In 2014, petitioner was sentenced to a two-year prison term, to be followed by two years of postrelease supervision (hereinafter PRS) upon his conviction for a drug-related crime. He was released to PRS in 2015 and, on March 22, 2017, while still serving PRS, he was arrested and incarcerated on new charges. Although he remained incarcerated on the new charges, no declaration of delinquency was filed by parole officials (see Penal Law § 70.40 [3]) and he continued to serve PRS; his 2014 sentence was discharged on the PRS maximum expiration date of July 20, 2017. Petitioner thereafter pleaded guilty in satisfaction of the 2017 charges and was sentenced, on August 29, 2018, to two concurrent prison terms of 2 to 4 years and five years to be followed by two years of PRS. Initially, when petitioner was received by the Department of Corrections and Community Supervision (hereinafter DOCCS) on September 5, 2018, he was credited with 533 days of jail time toward his 2018 sentence, representing the period from his March 22, 2017 arrest and incarceration to September 5, 2018, the day before he was received by DOCCS to begin the 2018 sentence. On that basis, petitioner's conditional release and maximum expiration dates were calculated.

Subsequently, an amended jail time certification was issued that reduced petitioner's jail time credit toward his 2018 sentence to 412 days, representing the period from July 20, 2017, the day his PRS expired, to September 5, 2018, the day he was received by DOCCS to serve his 2018 sentence. The 121-day disputed period between March 22, 2017, the date of his arrest, and July 20, 2017, the date he completed PRS on the 2014 sentence, was excluded from the jail time credit toward his 2018 sentence. Consequently, DOCCS recalculated petitioner's conditional release date to be October 28, 2021 and his maximum expiration date to be July 18, 2022, and he commenced this CPLR article 78 proceeding challenging the recalculation of his jail time credit. Supreme Court dismissed the petition, and this appeal ensued.

We affirm. Petitioner contends that he is entitled to 121 days of jail time credit toward his 2018 sentence for the period of incarceration between his March 22, 2017 arrest and incarceration on new charges, and July 22, 2017, the day he completed PRS and satisfied his 2014 sentence. Although this period was originally — incorrectly — included in the calculation of his jail time credit toward his 2018 sentence, it was thereafter correctly excluded when his jail time credit was revised, as Supreme Court recognized.

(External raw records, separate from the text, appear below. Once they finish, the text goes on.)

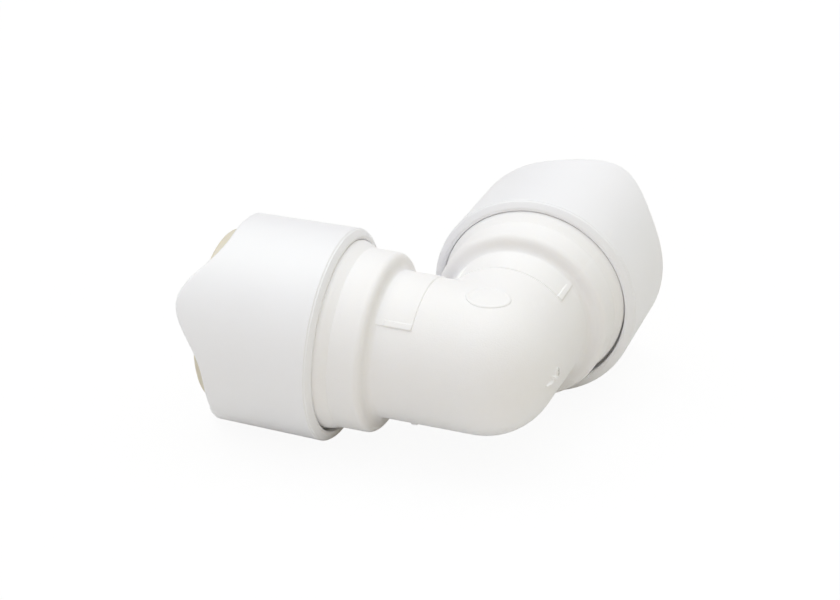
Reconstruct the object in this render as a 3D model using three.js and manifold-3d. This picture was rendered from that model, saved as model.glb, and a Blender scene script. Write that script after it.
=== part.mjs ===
// Equal 90 degree push-fit elbow for 15 mm pipe: one moulded body with two sockets, and in each
// socket a clipped-on wavy cap, a release collet with six steel grip teeth, an O-ring and a spacer.
// Units are millimetres, +Z is up, and the part rests on z = 0 on the rims of its two caps.
// Socket A opens along -X and socket B along +Y.
import * as THREE from 'three';
import { mergeVertices } from 'three/addons/utils/BufferGeometryUtils.js';
import Module from 'manifold-3d';

const wasm = await Module();
wasm.setup();

// ---------------------------------------------------------------- driving dimensions
// Names ending in _R are radii. Names ending in _U are distances along a socket's axis from the
// point where the two socket axes cross.
const PIPE_R = 7.5;            // nominal 15 mm pipe
const OVERCUT = 1;             // how far a cutter runs past the face it opens

// Inside of the body
const WATERWAY_R = 6.2;        // clear passage round the bend
const PIPE_STOP_U = 8.0;       // flat ledge the pipe end lands on
const PIPE_BORE_R = PIPE_R + 0.1;
const SEAL_FLOOR_U = 15.6;     // start of the O-ring chamber
const SEAL_R = 10.1;
const GUIDE_FLOOR_U = 20.4;    // start of the counterbore round the collet's fingers
const GUIDE_R = 10.5;

// Outside of the body
const TUBE_R = 9.74;           // outside of the bend
const FILLET_R = 1.0;          // foot of the shoulder
const SHOULDER_U = 13.3;       // back face of the shoulder
const SHOULDER_R = 12.0;
const SHOULDER_ROUND = 1.1;
const RAMP_U = 17.72;          // the shoulder flares out to the flange in two slopes
const RAMP_END_U = 18.62;
const RAMP_END_R = 12.46;
const FLANGE_U = 19.4;
const FLANGE_END_U = 20.6;
const FLANGE_R = 12.65;
const SPIGOT_R = 11.3;
const SPIGOT_END_U = 27.0;
const BARB_U = 23.4;           // retaining face of the barb the cap clips over
const BARB_R = 12.2;
const BARB_LAND = 0.7;         // straight part of the barb before it tapers
const BARB_END_U = 26.0;

// Cap
const CAP_R = 14.26;           // at the back edge
const CAP_MOUTH_R = 13.89;     // at the mouth's peaks, after the draft
const CAP_BACK_U = 19.35;
const CAP_BACK_ROUND = 0.62;
const CAP_SKIRT_R = 12.85;     // counterbore over the body's flange
const CAP_LEDGE_U = 21.0;
const CAP_LEDGE_R = 11.6;
const CAP_GROOVE_U = 23.1;
const CAP_GROOVE_R = 12.5;
const CAP_GROOVE_END_U = 26.4;
const CONE_U = 27.6;           // cone that squeezes the collet's fingers
const CONE_R = 10.9;
const CONE_EDGE_DROP = 0.2;    // the ledge bore ends this far behind the cone
const THROAT_U = 31.0;
const THROAT_R = 9.25;
const RECESS_U = 31.3;
const RECESS_R = 11.8;
const RECESS_CHAMFER = 0.45;
const LIP_ROUND = 0.5;
const WAVE_TROUGH_U = 34.43;   // mouth: three lobes, flat troughs
const WAVE_HEIGHT = 4.36;
const WAVE_LOBES = 3;
const WAVE_POWER = 2.3;        // above 1 it narrows the lobes and flattens the troughs
const WAVE_PEAK_U = WAVE_TROUGH_U + WAVE_HEIGHT;
const WAVE_PHASE_A = -59;      // degrees from +Z to a lobe's peak
const WAVE_PHASE_B = 27;       // differs from A: the caps aren't keyed to the body

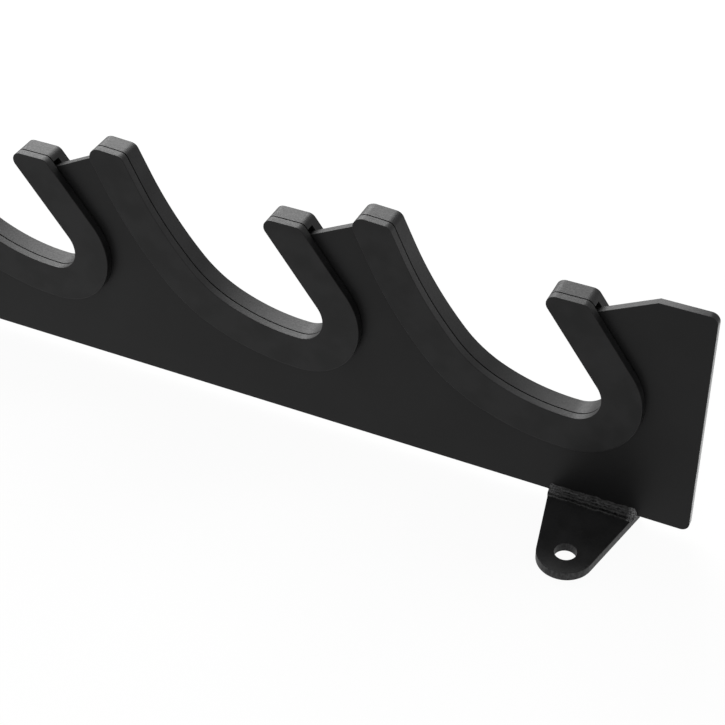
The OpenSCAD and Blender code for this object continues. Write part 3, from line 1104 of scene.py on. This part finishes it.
class RACK_OT_stage(bpy.types.Operator):
    """Sets the floor, the lamps, the world and the camera"""

    bl_idname = "rack.stage"
    bl_label = "Stage"

    def execute(self, context):
        scene = context.scene
        stage = scene.rack_stage
        self.floor(stage)
        self.world(scene, stage)
        self.lamps(stage)
        clear_selection()
        bpy.ops.object.camera_add(location=stage.camera, rotation=stage.aim)
        camera = context.object
        camera.data.lens = stage.lens
        camera.data.sensor_width = FILM_WIDTH
        camera.data.clip_start = CLIP_START
        scene.camera = camera
        scene.view_settings.view_transform = "Standard"
        return {"FINISHED"}

    def floor(self, stage):
        """A pale floor just under the tabs, white where the camera or a gloss sees it"""
        clear_selection()
        bpy.ops.mesh.primitive_plane_add(size=FLOOR_SIZE, location=(0, 0, -FLOOR_DROP))
        floor = bpy.context.object
        floor.name = "floor"
        pale = Finish(bpy.data.materials.new("pale_floor"))
        seen = pale.seen()
        cloud = pale.tint((0.8, 0.8, 0.8), 0.98, 1.02, pale.grain(0.2, 2))
        paper = pale.node("ShaderNodeBsdfDiffuse", None, {"Color": cloud})
        white = pale.node("ShaderNodeEmission", None, {"Color": (1, 1, 1, 1), "Strength": 1.0})
        mixed = pale.node("ShaderNodeMixShader", None, {0: seen * stage.floor_white, 1: paper, 2: white})
        pale.node("ShaderNodeOutputMaterial", None, {0: mixed})
        floor.data.materials.append(pale.owner)

    def world(self, scene, stage):
        """Even light from all round, white where the camera or a gloss sees it"""
        world = bpy.data.worlds.new("studio")
        scene.world = world
        air = Finish(world)
        grey = (stage.ambient, stage.ambient, stage.ambient, 1)
        tone = air.blend(grey, (1, 1, 1, 1), air.seen())
        sky = air.node("ShaderNodeBackground", None, {"Color": tone, "Strength": 1.0})
        air.node("ShaderNodeOutputWorld", None, {0: sky})

    def lamps(self, stage):
        """A large softbox high behind the rack, and a small one low behind its right-hand end"""
        back = BACK_AIM + BACK_DISTANCE * BACK_WAY
        self.softbox("softbox_back", back, BACK_AIM, BACK_SIZE, stage.softbox)
        self.softbox("softbox_low", LOW_PLACE, LOW_PLACE + Z_AXIS, LOW_SIZE, stage.card)

    def softbox(self, name, place, aim, size, brightness):
        """An oblong lamp of a given brightness, pointed at a place"""
        wide, high = size
        clear_selection()
        bpy.ops.object.light_add(type="AREA", location=place)
        lamp = bpy.context.object
        lamp.name = name
        lamp.rotation_euler = (aim - place).to_track_quat("-Z", "Y").to_euler()
        lamp.data.shape = "RECTANGLE"
        lamp.data.size = wide
        lamp.data.size_y = high
        lamp.data.energy = brightness * math.pi * wide * high
        lamp.visible_camera = False


OPERATORS = (
    RACK_OT_side_plate,
    RACK_OT_front_liners,
    RACK_OT_back_liners,
    RACK_OT_liner_screws,
    RACK_OT_wall_tabs,
    RACK_OT_weld_beads,
    RACK_OT_stage,
)


class RACK_PT_panel(bpy.types.Panel):
    """Lists the steps and their sizes"""

    bl_label = "Barbell storage rack"
    bl_idname = "RACK_PT_panel"
    bl_space_type = "VIEW_3D"
    bl_region_type = "UI"
    bl_category = "Rack"

    def draw(self, context):
        for step in OPERATORS:
            self.layout.operator(step.bl_idname)
        for name, group in GROUPS.items():
            box = self.layout.box()
            box.label(text=group.__doc__)
            for field in group.__annotations__:
                box.prop(getattr(context.scene, name), field)


def register():
    for group in GROUPS.values():
        bpy.utils.register_class(group)
    for name, group in GROUPS.items():
        setattr(bpy.types.Scene, name, PointerProperty(type=group))
    for shown in (*OPERATORS, RACK_PT_panel):
        bpy.utils.register_class(shown)


def unregister():
    for shown in (RACK_PT_panel, *reversed(OPERATORS)):
        bpy.utils.unregister_class(shown)
    for name, group in reversed(GROUPS.items()):
        delattr(bpy.types.Scene, name)
        bpy.utils.unregister_class(group)


def main():
    """Builds every piece and the stage"""
    register()
    bpy.ops.rack.side_plate()
    bpy.ops.rack.front_liners()
    bpy.ops.rack.back_liners()
    bpy.ops.rack.liner_screws()
    bpy.ops.rack.wall_tabs()
    bpy.ops.rack.weld_beads()
    bpy.ops.rack.stage()


if __name__ == "__main__":
    main()
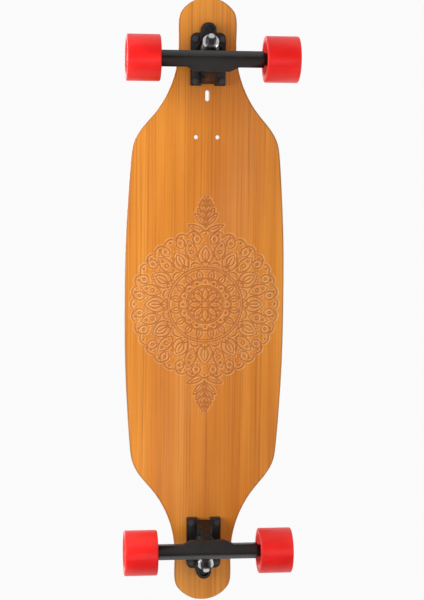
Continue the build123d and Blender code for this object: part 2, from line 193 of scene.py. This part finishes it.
def roughness_from(tree, shader, value, low, high):
    node = tree.nodes.new("ShaderNodeMapRange")
    node.inputs["To Min"].default_value = low
    node.inputs["To Max"].default_value = high
    tree.links.new(value, node.inputs["Value"])
    tree.links.new(node.outputs["Result"], shader.inputs["Roughness"])


# %% [markdown]
# Varnished bamboo is made of narrow strips laid side by side, each a little lighter or darker than
# the next, with fine fibres running the length of the board. We stretch noise along X for the fibres
# and use a second, finer stretch for the strips. A clear coat gives the varnish its gloss.
# Where the ornament is cut, a number stored on the mesh darkens the wood, as a burnt-in line would.
# Two more stored numbers paint a highlight beside each cut and paint shade along the board's rim.

# %% Bamboo
HONEY_DARK = (0.58, 0.196, 0.014)
HONEY = (0.68, 0.258, 0.019)
HONEY_LIGHT = (0.79, 0.345, 0.042)
# painted shade: the brown laid along the board's rim stands in for the shadow on its edge
RIM_PAINTED_SHADE = (0.20, 0.062, 0.014)
CUT_DARKENING = 0.62
FIBRE_STRETCH = (3.0, 420.0, 60.0)
STRIP_STRETCH = (0.9, 34.0, 20.0)
CLOUD_STRETCH = (3.2, 9.0, 6.0)
WHITE = (1.0, 1.0, 1.0)


def stored_number(tree, name):
    """A number kept on the mesh at each of its points."""
    node = tree.nodes.new("ShaderNodeAttribute")
    node.attribute_name = name
    return node.outputs["Fac"]


def with_carving_and_painted_light(tree, colour):
    """Wood with a painted highlight beside each cut, brown in it, and painted shade along the board's
    rim.
    """
    shade = tree.nodes.new("ShaderNodeMath")
    shade.operation = "MULTIPLY"
    shade.inputs[1].default_value = CUT_DARKENING
    tree.links.new(stored_number(tree, "cut"), shade.inputs[0])
    colour = blend_colour(tree, "MIX", stored_number(tree, "lip"), colour, CUT_LIP_PAINTED_HIGHLIGHT)
    colour = blend_colour(tree, "MIX", shade.outputs[0], colour, CUT_BROWN)
    return blend_colour(tree, "MIX", stored_number(tree, "rim"), colour, RIM_PAINTED_SHADE)
CUT_BROWN = (0.36, 0.120, 0.028)
# painted highlight: the bright colour laid beside each cut stands in for light on the cut's sharp lip
CUT_LIP_PAINTED_HIGHLIGHT = (1.0, 0.72, 0.40)


def bamboo(name, carved=False):
    material, tree, shader, place = new_finish(name, roughness=0.34, coat=0.35, specular=0.3)
    fibres = noise(tree, stretched(tree, place, FIBRE_STRETCH), 1.0, 4.0, 0.6)
    strips = noise(tree, stretched(tree, place, STRIP_STRETCH), 1.0, 4.0, 0.55)
    clouds = noise(tree, stretched(tree, place, CLOUD_STRETCH), 1.0, 3.0, 0.5)
    base = ramp(tree, strips, [(0.25, HONEY_DARK), (0.50, HONEY), (0.78, HONEY_LIGHT)])
    fine = ramp(tree, fibres, [(0.30, (0.60, 0.48, 0.36)), (0.50, WHITE), (0.80, (1.08, 1.06, 1.02))])
    wide = ramp(tree, clouds, [(0.30, (0.86, 0.80, 0.70)), (0.70, (1.08, 1.10, 1.16))])
    colour = blend_colour(tree, "MULTIPLY", 0.70, base, fine)
    colour = blend_colour(tree, "MULTIPLY", 0.85, colour, wide)
    if carved:
        colour = with_carving_and_painted_light(tree, colour)
    tree.links.new(colour, shader.inputs["Base Color"])
    roughness_from(tree, shader, fibres, 0.26, 0.44)
    bump(tree, shader, fibres, 0.12, 0.0004)
    return material


# %% [markdown]
# The core shows only as the board's edge, where many thin plies lie on each other. Object height
# alone would draw level lines, but the plies follow the concave, so the stripes are kept faint.

# %% Edge plies
PLY_DARK = (0.30, 0.125, 0.045)
PLY = (0.56, 0.30, 0.12)
PLY_LIGHT = (0.70, 0.42, 0.19)


def plies(name):
    material, tree, shader, place = new_finish(name, roughness=0.38, coat=0.3)
    fibres = noise(tree, stretched(tree, place, (6.0, 30.0, 420.0)), 1.0, 3.0, 0.5)
    colour = ramp(tree, fibres, [(0.30, PLY_DARK), (0.55, PLY), (0.75, PLY_LIGHT)])
    tree.links.new(colour, shader.inputs["Base Color"])
    bump(tree, shader, fibres, 0.1, 0.0003)
    return material


# %% [markdown]
# Grip tape is black paper covered with coarse grit. Cell noise gives the grains, which stand up in the
# bump, and scuffs make some patches greyer.

# %% Grip tape
GRAINS_PER_METRE = 1500.0
GRAIN_TOP = (0.060, 0.060, 0.062)
GRAIN_GAP = (0.012, 0.012, 0.013)


def grit(name):
    material, tree, shader, place = new_finish(name, roughness=0.85, specular=0.35)
    grains = tree.nodes.new("ShaderNodeTexVoronoi")
    grains.inputs["Scale"].default_value = GRAINS_PER_METRE
    tree.links.new(place, grains.inputs["Vector"])
    scuffs = noise(tree, place, 9.0, 4.0, 0.6)
    dark = ramp(tree, grains.outputs["Distance"], [(0.0, GRAIN_TOP), (0.7, GRAIN_GAP)])
    worn = ramp(tree, scuffs, [(0.40, (0.75, 0.75, 0.75)), (0.75, (1.9, 1.85, 1.8))])
    tree.links.new(blend_colour(tree, "MULTIPLY", 0.8, dark, worn), shader.inputs["Base Color"])
    bump(tree, shader, grains.outputs["Distance"], 0.7, 0.0005)
    return material


# %% [markdown]
# The trucks are cast aluminium under satin black powder coat. Powder coat has a fine orange peel and
# is a shade lighter where it is rubbed, so the colour and the gloss both vary a little.

# %% Powder coat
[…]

Penal Law § 70.30 (3) governs the calculation of jail time credit. As relevant here, it provides that jail time credit "shall not include any time [*2]that is credited against the term or maximum term of any previously imposed sentence or period of [PRS]" (emphasis added). When petitioner was arrested and incarcerated on March 22, 2017 on new charges, he was still serving PRS for his 2014 sentence and continued to do so, uninterrupted, until the PRS expired on July 20, 2017. Given that the PRS continued to run during this period (March 22, 2017 to July 20, 2017), it was credited toward petitioner's 2014 sentence. Consequently, as petitioner received credit for that time period toward his 2014 sentence, he cannot, under Penal Law § 70.30 (3), also receive credit for that period toward his 2018 sentence (see Matter of Phillips v Annucci, 161 AD3d 1439, 1440 [2018], lv denied 32 NY3d 907 [2018]; Matter of Nunez v State of N.Y. Dept. of Corr. & Community Supervision, 125 AD3d 1030, 1030 [2015]; Matter of Brown v Apple, 119 AD3d 1295, 1296 [2014]; see also Matter of Cowan v Annucci, 172 AD3d 1203, 1204 [2019], lv denied 34 NY3d 907 [2020]; Matter of Parker v Annucci, 130 AD3d 1115, 1116 [2015]). Therefore, we find that the revised calculation of petitioner's jail time credit was proper. Petitioner's remaining contentions have been considered and determined to lack merit.

Garry, P.J., Egan Jr., Mulvey, Aarons and Colangelo, JJ., concur.

ORDERED that the judgment is affirmed, without costs.